__Problem statement__. Go through the listing and return every line with "part" in it.

__Data block__.
--- start ---

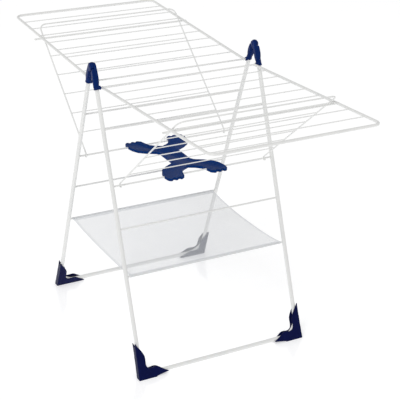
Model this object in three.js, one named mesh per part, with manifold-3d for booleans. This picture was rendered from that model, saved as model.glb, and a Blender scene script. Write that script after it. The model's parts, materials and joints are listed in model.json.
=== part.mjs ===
// A folding clothes drying rack: two A-shaped leg frames joined at two hubs, a wing of wires on each
// side, a bent-wire support under each wing, a cross brace and a stretched net between the leg frames.
// Millimetres, +Z up. X runs along the wires, +Y is the rear, the origin is on the floor at the centre.
import * as THREE from "three";
import { mergeVertices } from "three/addons/utils/BufferGeometryUtils.js";
import Module from "manifold-3d";

// ---- driving dimensions -------------------------------------------------------------------------
const GAP = 0.3; // kept between two pieces that touch
const LEG_X = 300; // leg centres, each side of the middle
const LEG_R = 7;
const TUBE_WALL = 1;
const LEG_TILT = THREE.MathUtils.degToRad(20.2);
const LEG_OFFSET = 9.6; // leg centreline from the hub axis
const HUB_Z = 963;
const CROSSBAR_R = 3;
const CROSSBAR_AT = [206, 391.3, 533, 689.6]; // down the leg from the hub
const SUPPORT_CROSSBAR = 1; // index of the crossbar that carries supports and brace
const BASE_AT = 1017; // base bar, down the leg from the hub
const LEG_BEND = 60; // centreline radius where a leg turns into the base bar

const HUB_R = 14; // knuckle
const HUB_HALF_W = 10;
const SLEEVE_R = 9.2;
const SLEEVE_TOP = 17;
const SLEEVE_END = 79;
const FLARE_R = 10.6;
const PIN_R = 3;

const WING_PIVOT_Y = 35;
const WING_PIVOT_Z = 900;
const WING_RISE = THREE.MathUtils.degToRad(2.56);
const WING_LENGTH = 733;
const RAIL_X = 281.4;
const RAIL_R = 4.5;
const WIRE_R = 1.75;
const WIRE_COUNT = 8;
const PIVOT_ROD_R = 2.8;
const RAIL_BEND = 26;

const STRUT_X = 270;
const STRUT_R = 2.5;
const SUPPORT_LENGTH = 541;
const SUPPORT_BEND = 24;
const MAIN_BAR_R = 3.3;
const MAIN_BAR_X = 302; // half length, with the stub ends
const MAIN_BAR_ALONG = 480; // along the wing, from its pivot
const RUNG_R = 1.75;
const RUNG_AT = [87, 166, 246, 326, 405.5];

const NET_HALF_X = 286;
const NET_THICK = 2;
const NET_SAG = 9;

const WHITE = { color: 0xe4e3de, roughness: 0.36, metalness: 0.0 };
const NAVY = { color: 0x161f4a, roughness: 0.34, metalness: 0.0 };
const BLUE = { color: 0x17356f, roughness: 0.38, metalness: 0.0 };
const MESH_GREY = { color: 0xe2e6ea, roughness: 0.8, metalness: 0.0 };
const STEEL = { color: 0xb9bcc0, roughness: 0.3, metalness: 1.0 };

const SIDES = [
  { name: "rear", s: 1 },
  { name: "front", s: -1 },
];
const ENDS = [
  { name: "left", e: -1 },
  { name: "right", e: 1 },
];
const rack = new THREE.Group();

// ---- solids -------------------------------------------------------------------------------------
const wasm = await Module();
wasm.setup();

function solid(geometry) {
  const bare = geometry.clone();
  bare.deleteAttribute("normal");
  bare.deleteAttribute("uv");
  const merged = mergeVertices(bare, 1e-3);
  return new wasm.Manifold(
    new wasm.Mesh({
      numProp: 3,
      vertProperties: merged.attributes.position.array,
      triVerts: new Uint32Array(merged.index.array),
    }),
  );
}

function geometryOf(manifold) {
  const mesh = manifold.getMesh();
  const geometry = new THREE.BufferGeometry();
  geometry.setAttribute("position", new THREE.BufferAttribute(mesh.vertProperties, 3));
  geometry.setIndex(new THREE.BufferAttribute(mesh.triVerts, 1));
  return geometry;
}

function add(parent, name, geometry, finish) {
  const mesh = new THREE.Mesh(geometry, new THREE.MeshStandardMaterial(finish));
  mesh.name = name;
  parent.add(mesh);
  return mesh;
}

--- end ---

__The reply__.
Model this object in three.js, one named mesh per part, with manifold-3d for booleans. This picture was rendered from that model, saved as model.glb, and a Blender scene script. Write that script after it. The model's parts, materials and joints are listed in model.json.
=== part.mjs ===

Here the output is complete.